San Benito define la Regla como una "regla sencilla como un principio" (73.8); en realidad, sin embargo, ofrece instrucciones útiles no sólo para los monjes, sino también para todos aquellos que buscan orientación en su camino hacia Dios. Gracias a su equilibrio, su humanidad y su sobria distinción entre lo esencial y lo secundario en la vida espiritual, ha podido mantener su poder iluminador hasta nuestros días. Al proclamar a San Benito patrono de Europa el 24 de octubre de 1964, Pablo VI quiso reconocer la maravillosa obra del santo en la formación de la civilización y de la cultura europea a través de la Regla. Hoy, Europa -que acaba de salir de un siglo profundamente herido por dos guerras mundiales y el hundimiento de grandes ideologías que se han revelado como trágicas utopías- está en busca de su identidad. Para crear una unidad nueva y duradera, los instrumentos políticos, económicos y jurídicos son ciertamente importantes; pero es necesario despertar una renovación ética y espiritual que se inspire en las raíces cristianas del continente, pues de lo contrario Europa no podrá reconstruirse.

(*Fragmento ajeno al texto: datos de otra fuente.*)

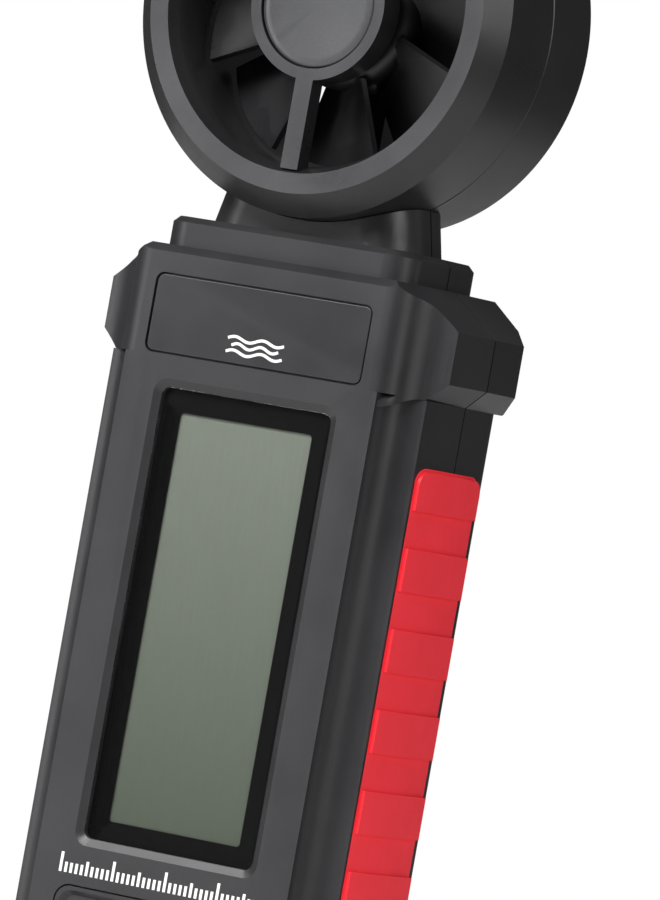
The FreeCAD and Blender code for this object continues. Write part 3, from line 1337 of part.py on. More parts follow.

Sin esta savia vital, el hombre sigue expuesto al peligro de sucumbir a la vieja tentación de querer redimirse a sí mismo, utopía que, de diversas maneras, provocó en la Europa del siglo XX, como observó el Papa Juan Pablo II, "una regresión sin parangón en la atormentada historia de la humanidad" (Insegnamenti, XIII/1, 1990, p. 58). En nuestra búsqueda del verdadero progreso, escuchemos también hoy la Regla de san Benito como una luz para nuestro camino. El gran monje sigue siendo un verdadero maestro en cuya escuela podemos aprender el arte de vivir el verdadero humanismo.